Edge cases and controversies attend the programme. Because Gati Shakti rests on executive authority rather than legislation, its durability depends on sustained political commitment and inter-ministerial cooperation, and critics note that data-quality gaps and the reluctance of some ministries to share proprietary layers can blunt the integration promise. Questions persist over land-acquisition and environmental-clearance bottlenecks that the platform can surface but cannot itself resolve, since those processes remain governed by separate statutes. There is also debate about whether the headline target of cutting logistics costs is measurable with current methodology, given disputes over how the 13–14 percent figure was derived. The extension of the framework to private investors and the integration of social-sector infrastructure remain works in progress.

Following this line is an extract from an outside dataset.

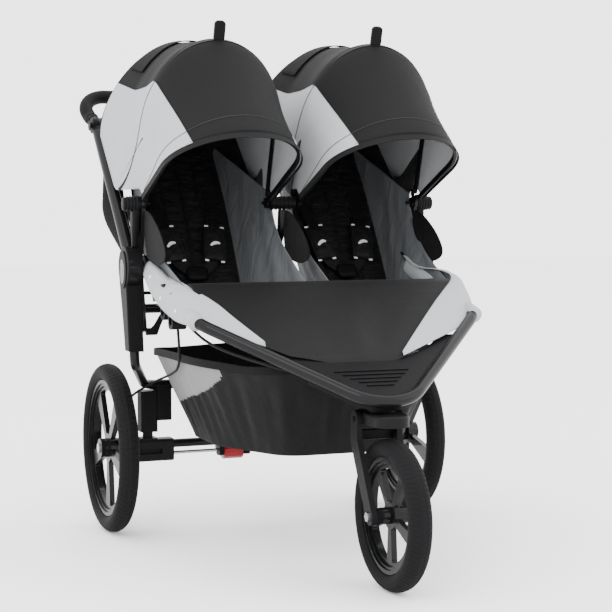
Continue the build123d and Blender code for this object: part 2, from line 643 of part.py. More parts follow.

For the working practitioner—the desk officer tracking Indian capital expenditure, the analyst assessing supply-chain competitiveness, or the diplomat briefing on India's connectivity diplomacy—PM Gati Shakti is significant as the organising spine of contemporary Indian infrastructure governance. It signals a shift from project-by-project sanctioning toward integrated, geospatially informed planning, and it is the reference point through which most major transport and logistics initiatives now flow. Familiarity with its three-tier structure, its relationship to the National Logistics Policy, and its limitations allows the professional to read Indian budget announcements and connectivity commitments with precision rather than treating them as discrete, unrelated schemes.
Example
Prime Minister Narendra Modi launched the PM Gati Shakti National Master Plan on 13 October 2021, with the Network Planning Group subsequently appraising railway and highway projects for multimodal integration.
Frequently asked questions
PM Gati Shakti, launched in October 2021, maps hard infrastructure assets across ministries on a shared GIS platform. The National Logistics Policy of September 2022 addresses soft elements—regulatory processes, digital interfaces like ULIP, and skilling. They are complementary, jointly targeting reduced logistics costs.